次に日本が「核抑止」のために自らで核武装し、アメリカの「核の傘」から脱することができるのか?という問いです。実はこれまで旧防衛庁や防衛研究所などが「日本の核武装の可能性」について、幾度となく研究し議論されてきました。しかしその答えは全てが「核武装できる可能性はない」というものでした。

仮に「アメリカの核の傘が閉じた場合」「アメリカが日本の核武装を容認した場合」においても、利点を見い出せないとしており、明らかに疑問符が投じられているのですね。

その理由としては以下の4つです。

日本の原発には使用済み燃料棒があり、プルトニウムも存在しているが、兵器級にするためには精製が必要。
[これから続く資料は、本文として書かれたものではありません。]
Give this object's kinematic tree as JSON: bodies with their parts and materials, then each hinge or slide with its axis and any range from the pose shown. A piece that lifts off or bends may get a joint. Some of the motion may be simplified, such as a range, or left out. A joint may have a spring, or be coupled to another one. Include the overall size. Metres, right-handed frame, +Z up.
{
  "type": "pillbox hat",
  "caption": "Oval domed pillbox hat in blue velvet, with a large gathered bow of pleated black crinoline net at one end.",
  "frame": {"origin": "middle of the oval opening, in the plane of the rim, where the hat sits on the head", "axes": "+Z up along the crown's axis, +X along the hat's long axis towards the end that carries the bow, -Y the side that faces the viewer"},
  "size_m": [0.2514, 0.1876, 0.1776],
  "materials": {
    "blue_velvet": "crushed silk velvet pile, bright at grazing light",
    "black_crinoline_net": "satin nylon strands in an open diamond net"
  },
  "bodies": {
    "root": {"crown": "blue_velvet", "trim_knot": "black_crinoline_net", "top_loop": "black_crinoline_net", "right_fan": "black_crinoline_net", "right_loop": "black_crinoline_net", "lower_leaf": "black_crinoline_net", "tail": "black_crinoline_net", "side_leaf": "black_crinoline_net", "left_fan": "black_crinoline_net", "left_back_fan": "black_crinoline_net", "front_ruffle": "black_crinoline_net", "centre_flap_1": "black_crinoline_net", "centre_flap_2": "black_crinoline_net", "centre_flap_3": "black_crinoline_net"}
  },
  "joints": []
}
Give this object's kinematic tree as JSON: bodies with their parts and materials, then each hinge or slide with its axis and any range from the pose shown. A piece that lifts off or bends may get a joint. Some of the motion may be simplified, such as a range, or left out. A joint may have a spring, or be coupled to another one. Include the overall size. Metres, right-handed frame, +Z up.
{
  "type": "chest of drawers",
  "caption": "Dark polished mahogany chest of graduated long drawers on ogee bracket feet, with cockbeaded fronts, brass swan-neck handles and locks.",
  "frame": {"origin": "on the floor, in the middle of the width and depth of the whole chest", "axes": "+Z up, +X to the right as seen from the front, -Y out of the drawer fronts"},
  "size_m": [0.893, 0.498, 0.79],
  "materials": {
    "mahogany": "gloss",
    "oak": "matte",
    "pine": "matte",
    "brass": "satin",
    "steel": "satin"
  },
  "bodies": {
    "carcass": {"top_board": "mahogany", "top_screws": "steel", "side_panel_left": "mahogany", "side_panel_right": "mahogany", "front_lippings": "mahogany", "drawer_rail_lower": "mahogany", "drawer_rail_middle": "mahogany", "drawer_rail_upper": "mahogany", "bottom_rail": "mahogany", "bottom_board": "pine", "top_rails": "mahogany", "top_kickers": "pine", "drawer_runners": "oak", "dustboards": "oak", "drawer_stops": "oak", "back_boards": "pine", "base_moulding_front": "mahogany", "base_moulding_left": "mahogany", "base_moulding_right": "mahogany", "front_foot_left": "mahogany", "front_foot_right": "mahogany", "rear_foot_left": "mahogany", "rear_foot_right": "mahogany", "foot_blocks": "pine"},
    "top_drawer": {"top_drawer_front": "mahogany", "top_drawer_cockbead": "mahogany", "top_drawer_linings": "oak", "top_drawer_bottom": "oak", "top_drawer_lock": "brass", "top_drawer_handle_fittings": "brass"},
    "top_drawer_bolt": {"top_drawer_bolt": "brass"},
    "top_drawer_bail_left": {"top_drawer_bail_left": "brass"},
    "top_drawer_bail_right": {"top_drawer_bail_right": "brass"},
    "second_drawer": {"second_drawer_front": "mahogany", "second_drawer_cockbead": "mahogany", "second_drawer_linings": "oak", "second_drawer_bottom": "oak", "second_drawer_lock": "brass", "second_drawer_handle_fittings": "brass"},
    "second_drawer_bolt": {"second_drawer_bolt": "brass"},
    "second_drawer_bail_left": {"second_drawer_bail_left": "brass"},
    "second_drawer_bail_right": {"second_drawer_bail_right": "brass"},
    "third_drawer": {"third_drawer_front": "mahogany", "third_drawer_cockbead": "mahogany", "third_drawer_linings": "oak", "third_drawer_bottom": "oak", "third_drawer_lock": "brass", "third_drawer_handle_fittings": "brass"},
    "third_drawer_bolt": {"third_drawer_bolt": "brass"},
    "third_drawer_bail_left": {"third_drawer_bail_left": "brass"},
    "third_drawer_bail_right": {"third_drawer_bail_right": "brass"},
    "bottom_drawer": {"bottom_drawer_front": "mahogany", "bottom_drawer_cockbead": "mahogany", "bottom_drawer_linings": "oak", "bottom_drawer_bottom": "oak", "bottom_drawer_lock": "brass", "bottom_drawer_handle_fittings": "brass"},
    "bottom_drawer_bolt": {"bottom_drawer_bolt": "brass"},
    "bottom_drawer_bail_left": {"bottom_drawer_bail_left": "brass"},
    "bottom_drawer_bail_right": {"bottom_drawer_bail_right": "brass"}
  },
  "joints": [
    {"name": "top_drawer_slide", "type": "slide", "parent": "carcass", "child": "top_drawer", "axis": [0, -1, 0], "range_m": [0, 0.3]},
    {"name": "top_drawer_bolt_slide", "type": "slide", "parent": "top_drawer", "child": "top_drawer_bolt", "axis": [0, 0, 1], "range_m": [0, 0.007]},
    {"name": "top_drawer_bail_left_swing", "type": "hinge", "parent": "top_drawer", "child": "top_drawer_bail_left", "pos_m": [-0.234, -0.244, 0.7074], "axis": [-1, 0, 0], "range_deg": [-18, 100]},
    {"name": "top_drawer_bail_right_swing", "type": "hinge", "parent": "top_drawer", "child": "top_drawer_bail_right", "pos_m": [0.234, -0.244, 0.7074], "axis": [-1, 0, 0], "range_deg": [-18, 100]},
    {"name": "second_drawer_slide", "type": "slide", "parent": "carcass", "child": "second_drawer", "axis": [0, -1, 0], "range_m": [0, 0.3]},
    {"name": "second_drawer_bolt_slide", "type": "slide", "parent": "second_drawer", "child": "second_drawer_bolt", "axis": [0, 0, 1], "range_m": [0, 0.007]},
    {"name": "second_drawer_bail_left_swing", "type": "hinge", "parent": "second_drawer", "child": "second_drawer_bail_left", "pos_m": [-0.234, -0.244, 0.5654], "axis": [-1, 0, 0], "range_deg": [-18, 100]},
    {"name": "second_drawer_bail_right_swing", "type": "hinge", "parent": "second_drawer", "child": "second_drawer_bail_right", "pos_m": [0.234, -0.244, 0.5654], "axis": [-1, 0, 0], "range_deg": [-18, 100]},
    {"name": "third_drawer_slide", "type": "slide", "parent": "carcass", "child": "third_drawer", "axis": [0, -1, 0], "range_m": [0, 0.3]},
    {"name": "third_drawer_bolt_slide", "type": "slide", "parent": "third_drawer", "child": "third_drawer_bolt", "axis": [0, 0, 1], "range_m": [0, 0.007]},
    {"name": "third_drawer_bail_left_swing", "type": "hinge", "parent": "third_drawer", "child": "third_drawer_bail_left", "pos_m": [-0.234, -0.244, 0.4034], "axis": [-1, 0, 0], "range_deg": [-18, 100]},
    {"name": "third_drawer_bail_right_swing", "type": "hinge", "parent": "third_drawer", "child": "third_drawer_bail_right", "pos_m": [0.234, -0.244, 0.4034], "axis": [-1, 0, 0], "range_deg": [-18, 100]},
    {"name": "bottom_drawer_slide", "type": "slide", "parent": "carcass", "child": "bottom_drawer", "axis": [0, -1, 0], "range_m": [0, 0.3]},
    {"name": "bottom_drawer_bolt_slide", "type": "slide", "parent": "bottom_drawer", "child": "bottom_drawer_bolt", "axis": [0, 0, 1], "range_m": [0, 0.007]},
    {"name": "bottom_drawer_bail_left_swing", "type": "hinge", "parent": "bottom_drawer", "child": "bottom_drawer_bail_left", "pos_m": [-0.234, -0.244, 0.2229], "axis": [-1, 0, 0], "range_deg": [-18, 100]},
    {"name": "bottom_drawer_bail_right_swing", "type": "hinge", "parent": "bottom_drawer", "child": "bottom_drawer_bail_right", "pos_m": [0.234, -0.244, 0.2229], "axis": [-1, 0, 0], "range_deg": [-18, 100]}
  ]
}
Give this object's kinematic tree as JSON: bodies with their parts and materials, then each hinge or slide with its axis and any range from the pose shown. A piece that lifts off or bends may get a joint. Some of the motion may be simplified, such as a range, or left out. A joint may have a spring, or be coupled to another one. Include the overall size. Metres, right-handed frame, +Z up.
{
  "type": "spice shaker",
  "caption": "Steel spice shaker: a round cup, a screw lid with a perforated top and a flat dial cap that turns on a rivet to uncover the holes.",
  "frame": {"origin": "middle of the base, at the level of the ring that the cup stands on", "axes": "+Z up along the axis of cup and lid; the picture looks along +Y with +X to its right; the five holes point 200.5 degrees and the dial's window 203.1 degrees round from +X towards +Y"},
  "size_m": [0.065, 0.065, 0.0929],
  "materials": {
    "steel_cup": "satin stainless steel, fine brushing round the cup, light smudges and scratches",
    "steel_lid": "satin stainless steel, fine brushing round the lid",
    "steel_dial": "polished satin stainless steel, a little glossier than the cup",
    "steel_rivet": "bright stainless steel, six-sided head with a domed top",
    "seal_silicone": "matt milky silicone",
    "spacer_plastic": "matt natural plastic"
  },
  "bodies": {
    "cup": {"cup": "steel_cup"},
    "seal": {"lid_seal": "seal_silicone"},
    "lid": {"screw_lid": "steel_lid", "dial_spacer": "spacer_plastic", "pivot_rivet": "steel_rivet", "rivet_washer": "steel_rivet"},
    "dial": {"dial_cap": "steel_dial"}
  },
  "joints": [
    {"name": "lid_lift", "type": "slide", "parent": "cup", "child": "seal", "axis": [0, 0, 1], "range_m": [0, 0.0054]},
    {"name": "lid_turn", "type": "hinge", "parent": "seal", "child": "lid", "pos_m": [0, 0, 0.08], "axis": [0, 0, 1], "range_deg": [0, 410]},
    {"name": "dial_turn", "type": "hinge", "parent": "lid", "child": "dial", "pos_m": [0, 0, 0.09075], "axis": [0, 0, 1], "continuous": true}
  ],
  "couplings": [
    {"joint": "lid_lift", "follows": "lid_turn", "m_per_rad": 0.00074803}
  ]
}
日本にはそのような精製施設が皆無であること。

日本はIAEA(国際原子力機関)に加盟しており、全ての核物質が査察の対象となる。これに違反し軍事目的に転用すれば、たちどころに国際的信頼を失い、国際安保理に制裁を勧告されることになる。

核兵器開発のために莫大な予算を組まねばならず、国民の理解は到底得られない。また核実験場をつくるための適当な場所がない。

日本の核開発は周辺諸国との軋轢を生み、不毛な核軍拡戦争となることが考えられる。中国は「日本の不法な核兵器配備に対抗するべき正当な権利の行使」として軍拡に踏み切る。

このように、日本が核武装するべきメリットはどこにも見当たらず、まさに「カネの無駄」ということになるでしょう。「核武装の議論はするべき」という識者もいらっしゃいますが、上記の理由を踏まえれば議論など入る余地もありません。